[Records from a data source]
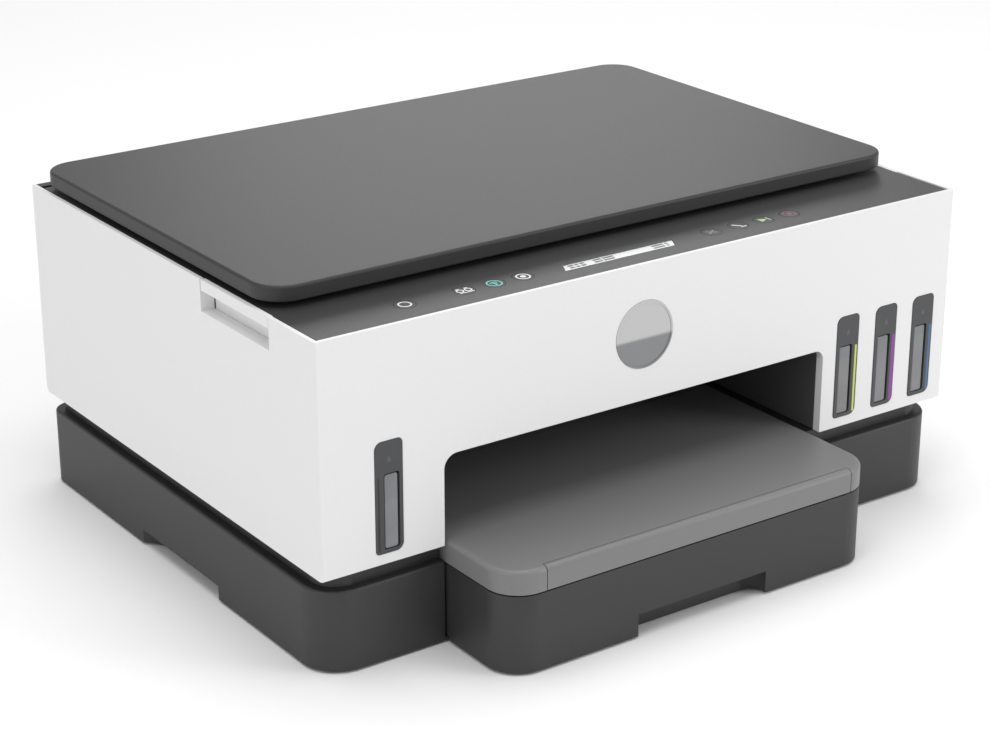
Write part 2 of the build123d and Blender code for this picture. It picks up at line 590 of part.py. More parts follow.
# ---- platen: ribbed paper support with two end arms that carry the rollers
with BuildPart() as platen:
    block(-131, 101, 14, 62, PLATE_Z, 77)
    block(-128, 98, 16, 60, PLATE_Z - 1, 74.5, mode=Mode.SUBTRACT)
    for arm_x in (-134, 101):
        block(arm_x, arm_x + 3, 0, 77, PLATE_Z, 80.4)
    for rib_x in range(-120, 91, 15):
        block(rib_x - 0.7, rib_x + 0.7, 15, 61, 76.5, 78.3)
    rod_x(-136, 106, OUT_Y, ROLLER_Z, 2 + SHAFT_CLEARANCE, mode=Mode.SUBTRACT)
    rod_x(-136, 106, FEED_Y, ROLLER_Z, 3 + SHAFT_CLEARANCE, mode=Mode.SUBTRACT)
finish(platen.part, "platen")

# ---- service station: tub with two capping pads and a wiper blade
with BuildPart() as service_station:
    block(128, 204, 26, 66, PLATE_Z, 74)
    block(131, 201, 29, 63, 64, 75, mode=Mode.SUBTRACT)
    for pad_x in (149, 181):
        block(pad_x - 11, pad_x + 11, 34, 58, 63, 79)
        block(pad_x - 9, pad_x + 9, 36, 56, 77, 80, mode=Mode.SUBTRACT)
    block(133, 134.4, 33, 58, 63, 79.6)
finish(service_station.part, "service_station")

# ---- ink tubes: from each tank round to a flexible loop that ends on top of the carriage
with BuildPart() as ink_tubes:
    for colour, (lane_y, loop_y) in TUBE_LANES.items():
        tank_left, tank_right = TANK_SIDES[colour]
        outlet_x = (tank_left + tank_right) / 2
        turn_x = -70 - (loop_y - lane_y) / 2
        route = [(outlet_x, OUTLET_Y, TANK_TOP + 6), (outlet_x, OUTLET_Y, TUBE_Z)]
        route.append((outlet_x, lane_y, TUBE_Z))
        if colour != "black":
            route.append((turn_x, lane_y, TUBE_Z))
            route.append((turn_x, loop_y, TUBE_Z))
        route.append((LOOP_X, loop_y, TUBE_Z))
        route.append((LOOP_X, loop_y, LOOP_Z))
        route.append((TUBE_END_X, loop_y, LOOP_Z))
        with BuildLine() as tube_path:
            FilletPolyline(*route, radius=3.4)
        start = route[0]
        with BuildSketch(Plane(origin=start, z_dir=(0, 0, 1))):
            Circle(TUBE_RADIUS)
        sweep(path=tube_path.wires()[0])
finish(ink_tubes.part, "ink_tubes")

# ================================================================ carriage
with BuildPart() as carriage:
    block(CARRIAGE_X - 35, CARRIAGE_X + 35, 24, 72, 85, 126)
    fillet(carriage.edges().filter_by(Axis.Z), 4)
    block(CARRIAGE_X - 32, CARRIAGE_X + 32, 27, 67, 88, 127, mode=Mode.SUBTRACT)
    for head_x in (CARRIAGE_X - 16, CARRIAGE_X + 16):
        block(head_x - 12, head_x + 12, 32, 58, 84, 89, mode=Mode.SUBTRACT)
    block(CARRIAGE_X - 22, CARRIAGE_X + 22, 70, 86, 90, 110)
    block(CARRIAGE_X - 10, CARRIAGE_X + 10, 70, 88.2, 108, 128.4)
    block(CARRIAGE_X - 10, CARRIAGE_X + 10, 88, 93, 116.5, 119.4)
    block(CARRIAGE_X - 10, CARRIAGE_X + 10, 88, 93, 126.6, 128.4)
    # bar across the top, where the ink tubes plug in
    block(CARRIAGE_X - 14, CARRIAGE_X - 6, 26, 72, 122, 128.4)
    rod_x(CARRIAGE_X - 30, CARRIAGE_X + 30, ROD_Y, ROD_Z, ROD_RADIUS + SHAFT_CLEARANCE, mode=Mode.SUBTRACT)
finish(carriage.part, "carriage")

with BuildPart() as print_heads:
    for head_x in (CARRIAGE_X - 16, CARRIAGE_X + 16):
        block(head_x - 14.5, head_x + 14.5, 29, 65, 88, 116)
        block(head_x - 11, head_x + 11, 33, 57, 81, 88)
finish(print_heads.part, "print_heads")

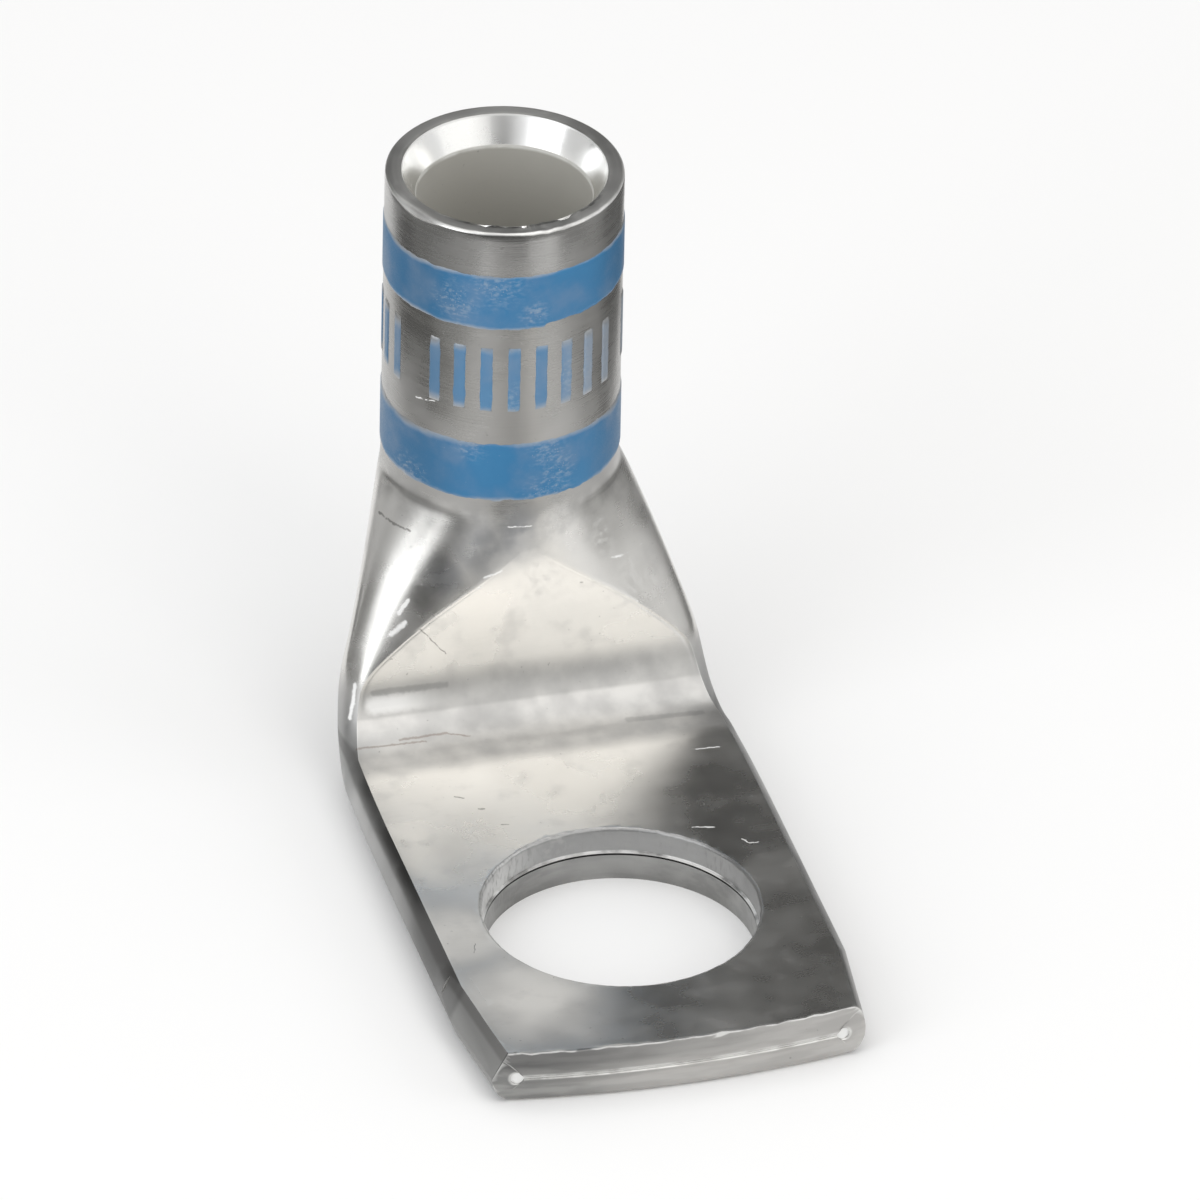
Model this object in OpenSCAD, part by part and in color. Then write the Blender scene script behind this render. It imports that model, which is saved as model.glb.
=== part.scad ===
// One-hole copper cable lug with its barrel at a right angle to its tongue.
// It is one length of tube: the barrel stays round for the conductor, and the rest is
// pressed flat, folded forward and punched for a stud.
// The origin is the centre of the stud hole on the mounting face. The tongue lies along Y
// with its tip towards -Y, and the barrel stands up along Z behind it.

/* [Barrel] */
// Outside diameter of the tube
barrel_od = 7.38; // [6.8:0.02:8]
// Bore that takes the stripped conductor
bore_d = 5.44; // [4.8:0.02:5.8]
// Height at which the tube stops being round
neck_z = 8.95; // [8:0.05:9.8]
// Length of the round barrel, from there to the mouth
barrel_len = 10.4; // [9:0.1:16]
// Distance from the stud hole to the axis of the barrel
barrel_y = 14.85; // [14.4:0.05:18]
// Diameter of the lead-in at the rim
lead_in_d = 6.37; // [5.9:0.01:6.6]
// Depth of the lead-in
lead_in_depth = 0.9; // [0.3:0.05:1.6]
// Broken corner round the outside of the rim
rim_break = 0.1; // [0.04:0.01:0.15]

/* [Neck and bend] */
// Inside radius of the bend
bend_r = 1.5; // [1:0.02:2]
// Width over the folds where the bend begins
bend_start_w = 11.4; // [10:0.1:12]
// Width over the folds where the bend ends
bend_end_w = 12.4; // [11.4:0.1:12.6]
// Depth to which the die pressed its flat face into the front of the neck and the tongue
press_depth = 0.17; // [0.1:0.01:0.26]

/* [Tongue] */
// Width over the folds
tongue_w = 12.6; // [12:0.1:14]
// Thickness of the two walls pressed together
tongue_t = 1.79; // [1.5:0.01:2.1]
// Gap left between the two pressed walls
seam_gap = 0.06; // [0.04:0.01:0.12]
// Diameter of the channel left inside each fold
channel_d = 0.4; // [0.2:0.02:0.5]
// Wall left outside that channel at the tip
fold_wall = 0.55; // [0.4:0.01:0.7]
// Distance from the stud hole to where the tongue reaches its full width
full_w_y = 5.4; // [5.1:0.1:7]

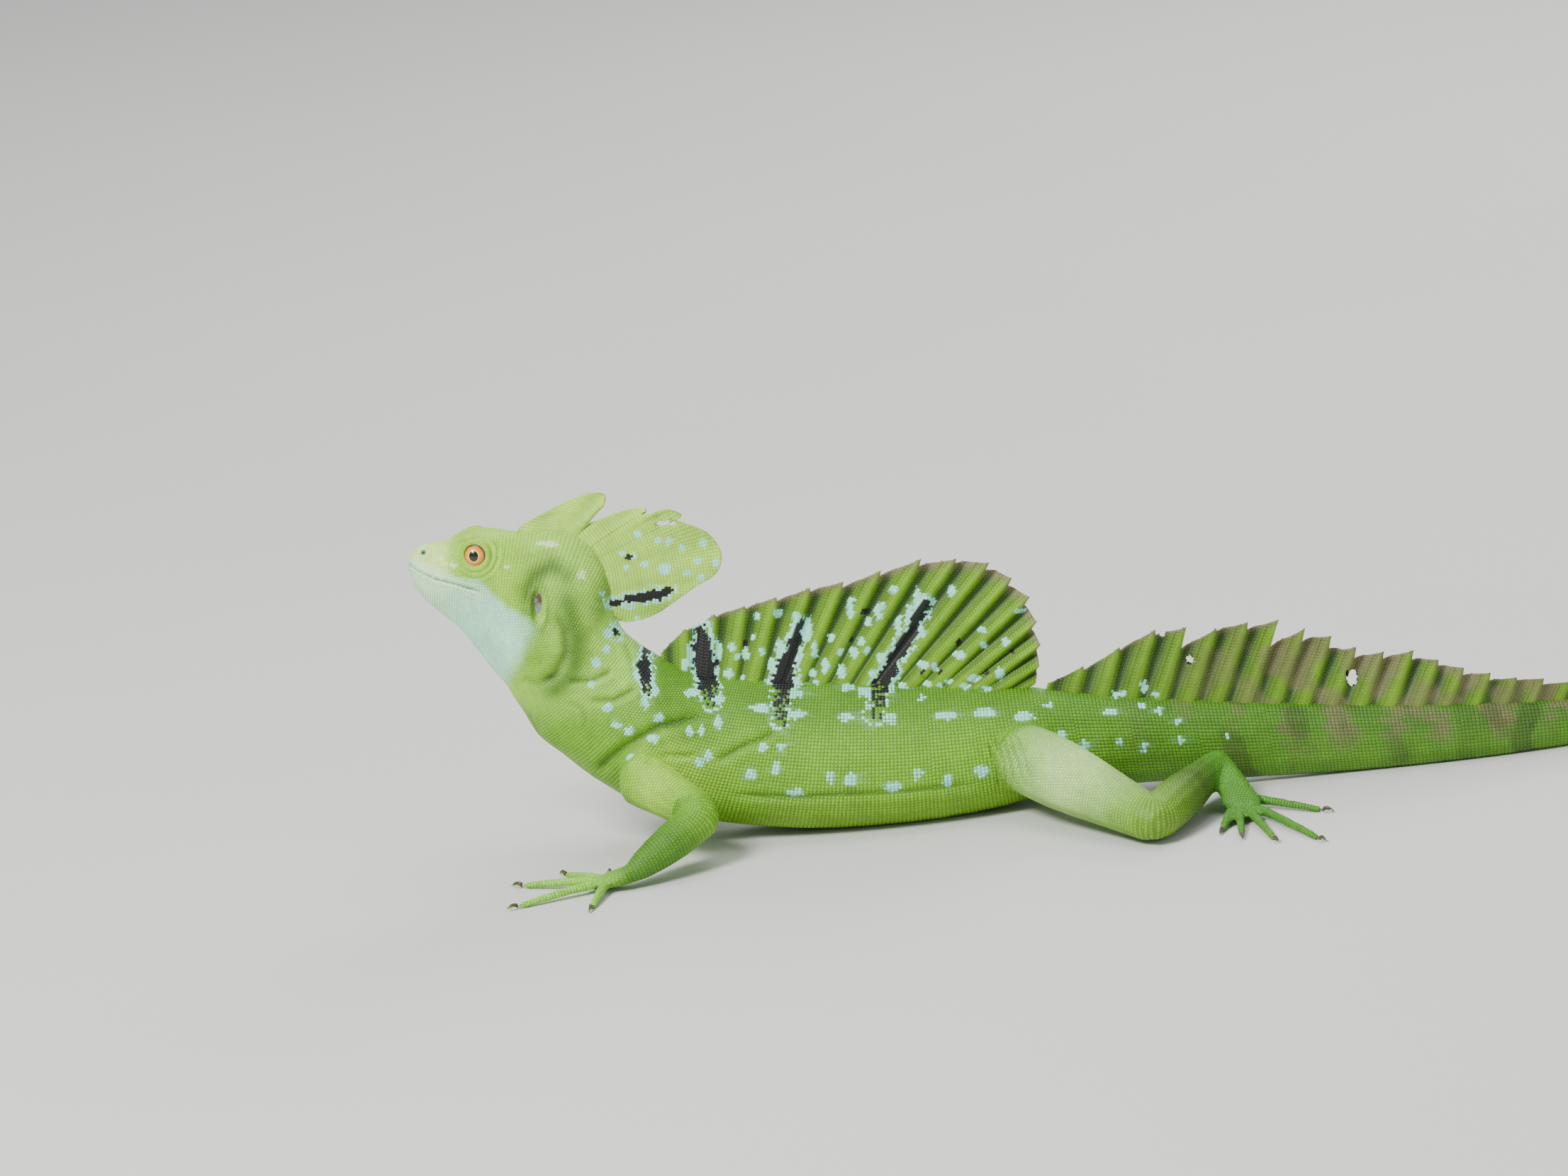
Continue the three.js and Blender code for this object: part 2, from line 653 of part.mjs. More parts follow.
for (const [word, { shoulder, elbow, wrist, palm, points }] of Object.entries(ARMS)) {
  const mirror = word === "left" ? 1 : -1;
  const upperShares = [[0, 9, 11], [0.5, 7.4, 8.2], [1.1, 6.2, 6.4]];
  const foreShares = [[-0.12, 6, 6.2], [0.4, 6.6, 6.4], [1.08, 3.8, 3.4]];
  const soleShares = [[-0.3, 3.6, 3.2], [0.6, 5.2, 2.8], [1.4, 4.8, 2.1]];
  const upperArm = roundTube(between(shoulder, elbow, upperShares), 12, 8);
  const forearm = roundTube(between(elbow, wrist, foreShares), 12, 8);
  const sole = roundTube(between(wrist, palm, soleShares), 10, 6);
  const starts = (i, direction) => [
    palm[0] + Math.cos(direction) * PALM_REACH,
    palm[1] + Math.sin(direction) * PALM_REACH,
  ];
  const hand = handOrFoot(sole, starts, HAND_DIGITS, points, mirror);
  const arm = clearOf(onFloor(upperArm.add(forearm).add(hand)), [bodyAndGap.torso, bodyAndGap.neck]);
  partedLimb(arm, [shoulder, elbow, wrist, palm], ["upper_arm", "forearm", "hand"], word);
}

// Where a toe leaves the foot: share of the way from the ankle, and offset across in half widths.
const TOE_STARTS = [[1, -0.9], [1, -0.45], [1, 0], [1, 0.5], [0.5, 0.4]];

for (const [word, { hip, knee, ankle, ball: ballOfFoot, points }] of Object.entries(LEGS)) {
  const mirror = word === "left" ? 1 : -1;
  const thighShares = [[-0.05, 11, 12], [0.35, 11, 11.5], [0.7, 9, 9.2], [1.08, 6.8, 6.6]];
  const shankShares = [[-0.1, 6.4, 6.6], [0.35, 7.6, 7.8], [0.75, 5.6, 6], [1.06, 4.6, 4.8]];
  const soleShares = [[-0.12, 4, 4.4], [0.4, 5.2, 3.6], [1.15, 7, 2.3]];
  const thigh = roundTube(between(hip, knee, thighShares), 14, 10);
  const shank = roundTube(between(knee, ankle, shankShares), 12, 9);
  const sole = roundTube(between(ankle, ballOfFoot, soleShares), 12, 7);
  const starts = (i) => {
    const across = (points + 90 * mirror) * DEGREE;
    const [along, aside] = TOE_STARTS[i];
    const [x, y] = mix(ankle, ballOfFoot, along);
    return [x + Math.cos(across) * aside * SOLE_WIDTH, y + Math.sin(across) * aside * SOLE_WIDTH];
  };
  const foot = handOrFoot(sole, starts, FOOT_DIGITS, points, mirror);
  const leg = clearOf(onFloor(thigh.add(shank).add(foot)), [bodyAndGap.torso, bodyAndGap.tail]);
  partedLimb(leg, [hip, knee, ankle, ballOfFoot], ["thigh", "shank", "foot"], word);
}

// Builds the meshes, with the whole animal centred over the origin.
const materials = { eye_left: IRIS, eye_right: IRIS, head: THROAT_SKIN, neck: THROAT_SKIN };
const basilisk = new THREE.Group();
for (const [name, part] of parts) {
  const { vertProperties, triVerts } = part.getMesh();
  const geometry = new THREE.BufferGeometry();
  geometry.setAttribute("position", new THREE.BufferAttribute(new Float32Array(vertProperties), 3));
  geometry.setIndex(new THREE.BufferAttribute(new Uint32Array(triVerts), 1));
  if (name.startsWith("tail")) {
    const position = geometry.getAttribute("position");
    for (let i = 0; i < position.count; i++) {
      const bent = bend(new THREE.Vector3().fromBufferAttribute(position, i));
      position.setXYZ(i, bent.x, bent.y, bent.z);
    }
  }
  geometry.computeVertexNormals();
  const material = materials[name] ?? (name.includes("crest") ? CREST_SKIN : SKIN);
  const mesh = new THREE.Mesh(geometry, material);
  mesh.name = name;
  basilisk.add(mesh);
}
const box = new THREE.Box3().setFromObject(basilisk);
const centre = box.getCenter(new THREE.Vector3());
for (const mesh of basilisk.children) mesh.geometry.translate(-centre.x, -centre.y, -box.min.z);

export default basilisk;
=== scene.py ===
"""Green basilisk, an adult male, as a still life-size model on a plain studio floor."""

import itertools
import math

import bmesh
import bpy
import numpy as np
from mathutils import Matrix, Vector
from mathutils.bvhtree import BVHTree


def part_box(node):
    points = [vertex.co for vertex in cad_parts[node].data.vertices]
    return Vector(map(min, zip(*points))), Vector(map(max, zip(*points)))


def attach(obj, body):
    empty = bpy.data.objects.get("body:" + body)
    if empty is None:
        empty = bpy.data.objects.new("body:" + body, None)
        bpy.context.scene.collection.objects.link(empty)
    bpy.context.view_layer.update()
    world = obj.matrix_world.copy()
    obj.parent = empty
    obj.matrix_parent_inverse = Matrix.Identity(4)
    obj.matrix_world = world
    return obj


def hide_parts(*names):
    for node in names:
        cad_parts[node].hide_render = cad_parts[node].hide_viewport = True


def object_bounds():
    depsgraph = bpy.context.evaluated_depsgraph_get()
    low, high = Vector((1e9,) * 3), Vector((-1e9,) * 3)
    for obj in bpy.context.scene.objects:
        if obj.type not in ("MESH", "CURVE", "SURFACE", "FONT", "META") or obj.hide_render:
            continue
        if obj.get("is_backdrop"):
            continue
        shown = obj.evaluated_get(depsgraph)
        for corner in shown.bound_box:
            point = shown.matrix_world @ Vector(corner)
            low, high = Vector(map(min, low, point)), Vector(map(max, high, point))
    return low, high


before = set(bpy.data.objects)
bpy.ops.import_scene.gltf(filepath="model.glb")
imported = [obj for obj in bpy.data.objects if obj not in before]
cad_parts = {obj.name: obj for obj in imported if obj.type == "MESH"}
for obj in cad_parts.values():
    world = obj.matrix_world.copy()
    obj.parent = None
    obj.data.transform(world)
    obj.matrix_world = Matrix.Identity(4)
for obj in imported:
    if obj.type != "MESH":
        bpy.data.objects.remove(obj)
cad_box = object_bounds()

# Studio: a long lens that looks down on the left side by 14 degrees, rolled as the photograph is, a
# pale floor that carries the animal, and soft lights. Lengths are measured from the point on the
# floor below the middle of the back, which hangs from the left eye.
PHOTO_WIDTH = 2212
PHOTO_HEIGHT = 1659
METRES_PER_PIXEL = 0.000226
CAMERA_DISTANCE = 3.0
CAMERA_ELEVATION = math.radians(14.0)
CAMERA_ROLL = math.radians(-5.8)
SENSOR_WIDTH = 36.0
EYE_CENTRE = Vector((-0.1133, -0.0075, 0.1020))
PICTURE_CENTRE = Vector((-0.0173, 0.0, 0.0790))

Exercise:
Using the entries above, repeat only the lines from the one containing "mesh.name = name;" through the one containing "for node in", end lines included.

Exercise answer:
  mesh.name = name;
  basilisk.add(mesh);
}
const box = new THREE.Box3().setFromObject(basilisk);
const centre = box.getCenter(new THREE.Vector3());
for (const mesh of basilisk.children) mesh.geometry.translate(-centre.x, -centre.y, -box.min.z);

export default basilisk;
=== scene.py ===
"""Green basilisk, an adult male, as a still life-size model on a plain studio floor."""

import itertools
import math

import bmesh
import bpy
import numpy as np
from mathutils import Matrix, Vector
from mathutils.bvhtree import BVHTree


def part_box(node):
    points = [vertex.co for vertex in cad_parts[node].data.vertices]
    return Vector(map(min, zip(*points))), Vector(map(max, zip(*points)))


def attach(obj, body):
    empty = bpy.data.objects.get("body:" + body)
    if empty is None:
        empty = bpy.data.objects.new("body:" + body, None)
        bpy.context.scene.collection.objects.link(empty)
    bpy.context.view_layer.update()
    world = obj.matrix_world.copy()
    obj.parent = empty
    obj.matrix_parent_inverse = Matrix.Identity(4)
    obj.matrix_world = world
    return obj


def hide_parts(*names):
    for node in names:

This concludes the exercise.